Economic Situation:  In 2016, imports of U.S. seafood in France were up 4 percent in value to $223 million.  France is a net importer of seafood products as its seafood domestic production represents only twenty percent of total French consumer demand.  During past years, the seafood per capita consumption increased, currently representing about 36 kilograms per year, including 68 percent fin fish and 32 percent shellfish and crustaceans.  In 2016, the United States was France’s fifth largest supplier of seafood products in volume and value, after Norway, Spain, the United Kingdom, Netherlands and China.  U.S. seafood products exported to France mainly consisted of frozen Pollock, cod and salmon, live lobsters, frozen rays, dogfish and scallops. 

In 2016, the United States exports of dried nuts to France accounted for 28 percent in volume of total French imports or an increase of 17 percent over the previous year, for a value of $228 million.
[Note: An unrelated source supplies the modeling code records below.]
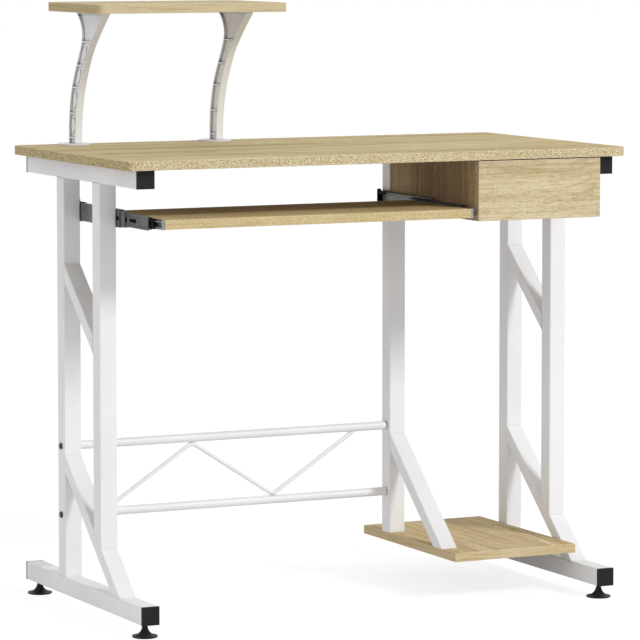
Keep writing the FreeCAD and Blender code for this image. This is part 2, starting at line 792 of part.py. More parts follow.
def drawer_screws(spare):
    """Countersunk screws through the inner runner members into the drawer's sides."""
    screws = []
    for side, face, inward in runner_faces:
        for y in (runner_front + dowel_inset, runner_rear - dowel_inset):
            seat = V(face + inward * (runner_thick - slide_sheet), y, drawer_side_mid)
            screws.append(flush_screw(seat, RIGHT * inward, slide_sheet, drawer_side_thick / 2, spare))
    return screws


def drawer_dowels(spare):
    """Dowels that join the drawer's sides to its front and back."""
    back_mid = drawer_rear - drawer_side_thick / 2
    rows = (drawer_side_mid - drawer_side_height / 4, drawer_side_mid + drawer_side_height / 4)
    dowels = []
    for x, inward in ((drawer_left, 1), (drawer_right, -1)):
        side_mid = x + inward * drawer_side_thick / 2
        blind = x + inward * (drawer_side_thick - dowel_reach - spare)
        for z in rows:
            front = V(side_mid, drawer_front_back - dowel_reach - spare, z)
            dowels.append(cylinder(dowel_radius + spare, front, BACK, 2 * (dowel_reach + spare)))
            rear = V(blind, back_mid, z)
            dowels.append(cylinder(dowel_radius + spare, rear, RIGHT * inward, 2 * (dowel_reach + spare)))
    return dowels


drawer_holes = drawer_screws(pilot_fit) + drawer_dowels(pilot_fit)


def build_runners():
    cages = []
    middle_y = (runner_front + runner_rear) / 2
    for side, face, inward in runner_faces:
        outer = channel(face, inward, drawer_side_mid, 0, runner_flange_half, (0, runner_outer_flange),
                        runner_flange_half, slide_sheet, runner_front, runner_rear)
        inner = channel(face, inward, drawer_side_mid, runner_thick - slide_sheet, runner_inner_height / 2,
                        (runner_inner_flange, runner_thick), runner_inner_half, slide_sheet,
                        runner_front, runner_rear)
        y0 = middle_y - runner_cage_length / 2
        y1 = middle_y + runner_cage_length / 2
        half = runner_ball_height + runner_cage_sheet / 2
        cage = channel(face, inward, drawer_side_mid, runner_cage_web, half,
                       (runner_cage_web, runner_cage_flange), half, runner_cage_sheet, y0, y1)
        balls = ball_row(face, inward, drawer_side_mid, runner_ball_row, runner_ball_height,
                         runner_ball_radius, runner_cage_balls, y0 + cage_end_land, y1 - cage_end_land)
        cages += cage_with_balls(cage, balls, runner_ball_radius)
        export(side + "_runner_outer_member", [outer], fixed_holes)
        export(side + "_runner_inner_member", [inner], drawer_holes)
    export("runner_ball_cages", cages)


def build_cabinet():
    """Two panels under the desktop, in front of the posts, that carry the drawer's runners."""
    for side, x in (("left", bay_left), ("right", inner_x - panel_thick)):
        panel = board(x, x + panel_thick, cabinet_front, rear_post_front, cabinet_under, desk_under)
        export("cabinet_" + side + "_panel", [panel], fixed_holes)
    export("cabinet_dowels", cabinet_dowels(0.0))


def build_drawer():
    """Front, two sides, a back between them, and a thin bottom in a groove all round."""
    top = drawer_under + drawer_side_height
    front_right = inner_x - drawer_side_gap
    front = board(bay_left, front_right, desk_front, drawer_front_back, cabinet_under, drawer_top)
    inside_left = drawer_left + drawer_side_thick
    inside_right = drawer_right - drawer_side_thick
    inside_rear = drawer_rear - drawer_side_thick
    left = box(drawer_left, inside_left, drawer_front_back, drawer_rear, drawer_under, top)
    right = box(inside_right, drawer_right, drawer_front_back, drawer_rear, drawer_under, top)
    back = box(inside_left, inside_right, inside_rear, drawer_rear, drawer_under, top)
    z0 = drawer_under + drawer_groove_lift
    z1 = z0 + drawer_bottom_thick
    x0 = inside_left - drawer_groove_depth
    x1 = inside_right + drawer_groove_depth
    y0 = drawer_front_back - drawer_groove_depth
    y1 = inside_rear + drawer_groove_depth
    fit = drawer_groove_fit
    groove = box(x0 - fit, x1 + fit, y0 - fit, y1 + fit, z0 - fit, z1 + fit)
    pieces = {"front": front, "left_side": left, "right_side": right, "back": back}
    for name, piece in pieces.items():
        export("drawer_" + name, [piece], [groove] + drawer_holes)
    export("drawer_bottom", [box(x0, x1, y0, y1, z0 - fit, z1 - fit)])
    export("drawer_screws", drawer_screws(0.0))
    export("drawer_dowels", drawer_dowels(0.0))


# Raised shelf
def bracket_place(height_share, reach_share):
    """Point of a bracket's side outline."""
    return V(0, bracket_y - reach_share * bracket_reach, desk_height + height_share * bracket_height)


def curve(points):
    spline = Part.BSplineCurve()
    spline.interpolate(points)
    return spline.toShape()


def moved(shape, by):
    copy = shape.copy()
    copy.translate(by)
    return copy


def bracket(x, outward):
    """Curved bracket on a round flange, moulded hollow from both sides: a wall all round, a web in
    the middle, ribs across, and raised leaves on the outer side. Pins on its head hold the shelf."""
    front = [bracket_place(*share) for share in bracket_front_shares]
    back = [bracket_place(*share) for share in bracket_back_shares]
    nose = bracket_place(1, bracket_nose_share)
    outline = [curve(front)]
    outline += Part.makePolygon([front[-1], nose, back[0]]).Edges
    outline += [curve(back), Part.LineSegment(back[-1], front[0]).toShape()]
    half = bracket_thick / 2
    blade = side_profile(outline, x - half, x + half)
    wide = side_profile(outline, x - bracket_thick, x + bracket_thick)
    hollow = wide.common(moved(wide, BACK * bracket_front_wall))
    hollow = hollow.common(moved(wide, -BACK * bracket_rear_wall))

    levels = [desk_height + share * bracket_height for share in bracket_rib_shares]
    bottoms = [desk_height + bracket_flange_thick] + [z + bracket_rib / 2 for z in levels]
    tops = [z - bracket_rib / 2 for z in levels] + [shelf_under - bracket_top_wall]
    whole = hollow.BoundBox
    for z0, z1 in zip(bottoms, tops):
        for side in (-1, 1):
            web_face = x + side * bracket_web / 2
            bay = box(web_face, x + side * bracket_thick, whole.YMin, whole.YMax, z0, z1)
            blade = blade.cut(hollow.common(bay))
    for z0, z1 in zip(bottoms[1:-1], tops[1:-1]):
        blade = blade.fuse(leaf(x, outward, hollow, z0 + bracket_leaf_gap, z1 - bracket_leaf_gap))

    flange = cylinder(bracket_flange_radius, V(x, bracket_y, desk_height), UP, bracket_flange_thick)
    blade = blade.fuse(flange)
    for y in bracket_pin_ys:
        blade = blade.fuse(cylinder(bracket_pin_radius, V(x, y, shelf_under), UP, bracket_pin_height))
    return blade


def leaf(x, outward, hollow, z0, z1):
    """Raised leaf on a bracket's web, pointed at both ends."""
    whole = hollow.BoundBox
    ends = []
    for z in (z0, z1):
        level = hollow.common(box(x, whole.XMax, whole.YMin, whole.YMax, z, z + bracket_rib)).BoundBox
        ends.append(V(0, level.YMin + bracket_leaf_share * level.YLength, z))
    middle = (ends[0] + ends[1]) * 0.5
    bulge = BACK * bracket_leaf_bulge
    front = Part.Arc(ends[0], middle - bulge, ends[1]).toShape()
    back = Part.Arc(ends[1], middle + bulge, ends[0]).toShape()
    return side_profile([front, back], x, x + outward * (bracket_web / 2 + bracket_leaf_height))


def build_shelf():
    half_x = shelf_width / 2
    half_y = shelf_depth / 2
    shelf = board(shelf_centre_x - half_x, shelf_centre_x + half_x, shelf_centre_y - half_y,
                  shelf_centre_y + half_y, shelf_under, shelf_height, shelf_corner_radius)
    radius = bracket_pin_radius + pilot_fit
    depth = bracket_pin_height + pilot_fit
    places = [V(x, y, shelf_under) for x in bracket_xs for y in bracket_pin_ys]
    pin_holes = [cylinder(radius, place, UP, depth) for place in places]
    export("shelf", [shelf], fixed_holes + pin_holes)
    export("left_shelf_bracket", [bracket(bracket_xs[0], -1)], fixed_holes)
    export("right_shelf_bracket", [bracket(bracket_xs[1], 1)], fixed_holes)


def build_boards():
    half_x = desk_width / 2
    half_y = desk_depth / 2
    desktop = board(-half_x, half_x, -half_y, half_y, desk_under, desk_height, desk_corner_radius)
    export("desktop", [desktop], fixed_holes)
    half = tower_board_depth / 2
    tower_board = board(bay_left, inner_x, -half, half, tower_board_under, tower_board_top)
    export("tower_board", [tower_board], fixed_holes)


build_boards()
build_side_frame("left", -post_x)
build_side_frame("right", post_x)
build_middle_leg()
build_caps_and_feet()
build_truss()
build_tray_slides()
build_tray()
build_runners()
build_cabinet()
build_drawer()
build_shelf()
export("wood_screws", wood_screws(0.0))
export("frame_bolts", frame_bolts(0.0))
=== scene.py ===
"""Looks of the computer desk: finishes for every piece, weld beads, a rivet head, the studio and the
camera. Lengths are in metres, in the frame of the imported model."""
import math
import bmesh
import bpy
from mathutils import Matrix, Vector, noise


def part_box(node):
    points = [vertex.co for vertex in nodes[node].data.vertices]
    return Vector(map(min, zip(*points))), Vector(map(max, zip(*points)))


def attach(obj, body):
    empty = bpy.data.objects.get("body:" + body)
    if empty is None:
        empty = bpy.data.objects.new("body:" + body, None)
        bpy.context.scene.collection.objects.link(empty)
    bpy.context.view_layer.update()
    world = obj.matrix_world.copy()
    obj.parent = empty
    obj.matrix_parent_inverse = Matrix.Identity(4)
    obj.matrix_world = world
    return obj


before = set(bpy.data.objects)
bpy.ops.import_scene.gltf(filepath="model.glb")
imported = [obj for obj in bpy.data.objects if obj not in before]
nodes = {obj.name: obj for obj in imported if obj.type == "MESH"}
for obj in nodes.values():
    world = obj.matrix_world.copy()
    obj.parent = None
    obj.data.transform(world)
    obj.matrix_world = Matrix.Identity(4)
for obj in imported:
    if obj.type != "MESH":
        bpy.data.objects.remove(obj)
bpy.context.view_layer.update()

# Camera, fitted to the photograph, which is 640 pixels square; angles in degrees
photo_side = 640.0
focal_pixels = 3870.96
camera_yaw = 26.07
camera_pitch = 5.02
camera_distance = 6.470
camera_side = 0.0026
camera_height = 1.1436
camera_reach = 100.0
principal_row = 256.0
sensor_width = 36.0

# Studio
world_strength = 0.60
key_size = 1.9
key_place = (3.68, -7.30, 6.2)
key_power = 495.0
fill_size = 4.0
fill_place = (-9.0, -0.8, 2.0)
fill_power = 64.0
lamp_aim = (0.0, 0.0, 0.5)
floor_size = 60.0
floor_tone = 0.80
floor_tone_seen = 0.30
floor_glow = 0.82

# Colours as they show under a plain light, in sRGB from 0 to 255
wood_face = (218, 202, 164)
wood_shade = (170, 147, 104)
wood_line = (136, 110, 71)
wood_band = (199, 181, 147)
wood_blush = (214, 180, 146)
wood_fleck = (138, 113, 74)
wood_spark = (240, 231, 206)
frame_white = (241, 241, 242)
bracket_grey = (246, 247, 249)
cap_black = (32, 32, 32)
foot_black = (30, 30, 30)
# The outer and inner members' greys are paler than the middle one's as painted light, where they stand in
# shade
slide_outer_painted_light_grey = (112, 113, 112)
slide_middle_grey = (88, 89, 88)
slide_inner_painted_light_grey = (152, 153, 152)
slide_black = (10, 10, 11)
screw_grey = (170, 170, 172)
bolt_black = (14, 14, 15)
drawer_white = (226, 222, 212)
hardboard_brown = (148, 118, 84)
beech = (206, 176, 130)

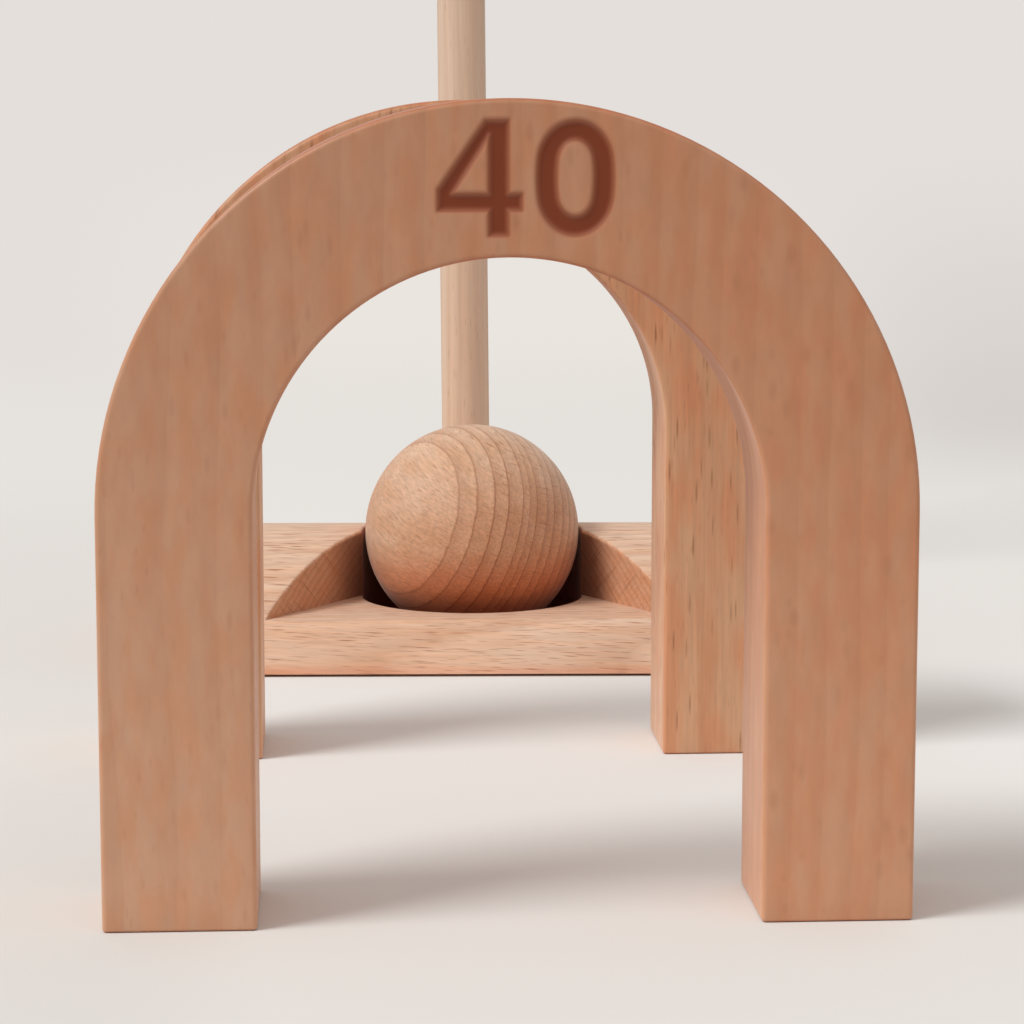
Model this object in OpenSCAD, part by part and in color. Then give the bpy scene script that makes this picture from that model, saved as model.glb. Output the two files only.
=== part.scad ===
// Small croquet set in solid beech: two wickets one behind the other, a ball resting in the
// pocket of its cradle, and a mallet standing behind the ball, ready to strike.
// X runs along the cradle, Y along the line of play towards the mallet, and Z is up.
// The origin is on the floor that all pieces stand on, straight below the middle of the ball.

/* [Wickets] */
// Width of a wicket over its two legs
wicket_w = 100; // [80:1:120]
// Height of a wicket from the floor to its crown
wicket_h = 101; // [90:1:130]
// Width of the wood in the legs and round the arch
wicket_band = 18.9; // [14:0.1:24]
// Thickness of the board, along the line of play
wicket_t = 19.5; // [12:0.5:26]
// Radius of the rounding along the edges
wicket_edge = 0.6; // [0.3:0.1:3]

/* [Numbers] */
// Height of the burnt-in digits
digit_h = 13.6; // [8:0.1:14]
// Width of the strokes
digit_stroke = 2.25; // [1.5:0.05:2.5]
// Clear space between the two digits
digit_space = 1.9; // [1:0.1:3]
// Sideways offset of the number from the crown's middle
number_x = 1.85; // [-3:0.05:3]
// Depth that the hot stamp sank into the wood
digit_depth = 0.4; // [0.2:0.05:1]

/* [Ball and cradle] */
// Diameter of the ball
ball_d = 40; // [30:0.5:46]
// Clearance round the ball in its pocket, on the radius
pocket_gap = 0.5; // [0.3:0.1:1]
// Wood left under the pocket
pocket_floor = 1; // [1:0.1:4]
// Clearance under the ball
ball_seat_gap = 0.1; // [0.1:0.05:0.3]
// Length of the cradle
cradle_len = 110; // [100:1:140]
// Height of the cradle at its crest
cradle_h = 21.5; // [19:0.5:26]
// Radius of the cradle's domed top
dome_r = 48.5; // [44:0.5:60]
// How far the cradle's crest lies behind the middle of the pocket
crest_back = 4.8; // [0:0.1:8]
// Height of the notch's floor
notch_floor = 8.9; // [6:0.1:12]
// Width of the notch at its mouth
notch_mouth = 74.5; // [60:0.5:90]

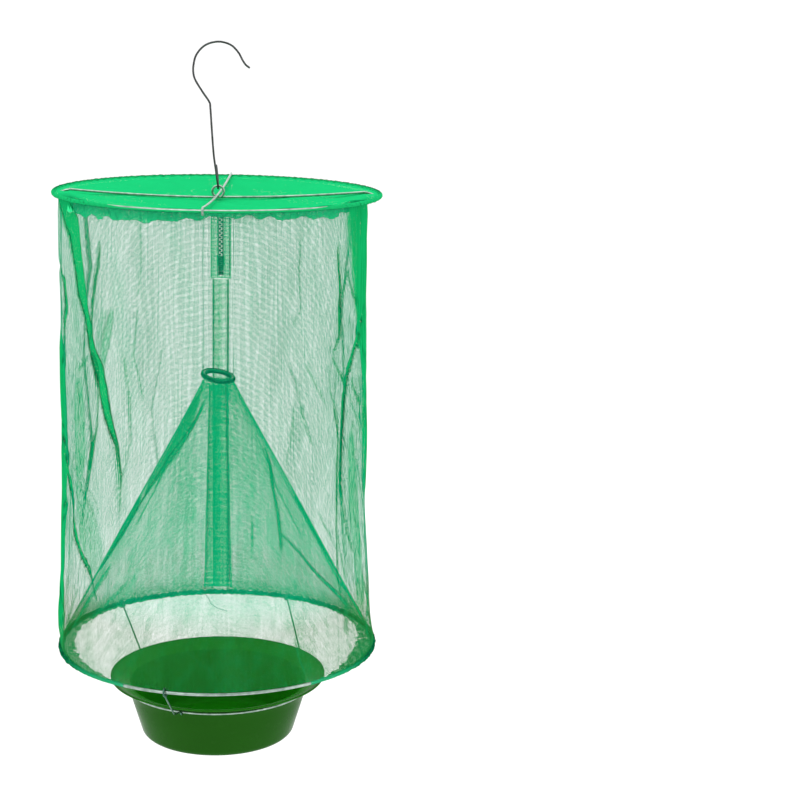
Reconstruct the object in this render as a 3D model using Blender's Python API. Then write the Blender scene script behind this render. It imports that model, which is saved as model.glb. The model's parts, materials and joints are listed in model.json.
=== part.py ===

In the dried fruits and nuts category, almonds are the leading U.S. product exported to France, valued at $145 million in 2016. Shelled and in shell pistachios are the second-ranked product exported to France, and France also imports significant quantities of U.S. macadamia nuts.  France is the leading European market for U.S. grapefruits, and number three in the world after Japan and Canada with almost 76,000 tons imported in calendar year 2016, valued at $79 million.  France is one of the top worldwide markets for U.S. Great Northern Beans. Significant opportunities exist for U.S. suppliers of dried beans, peas and lentils. In France, in 2016, dry legumes reached a total import value of $220 million.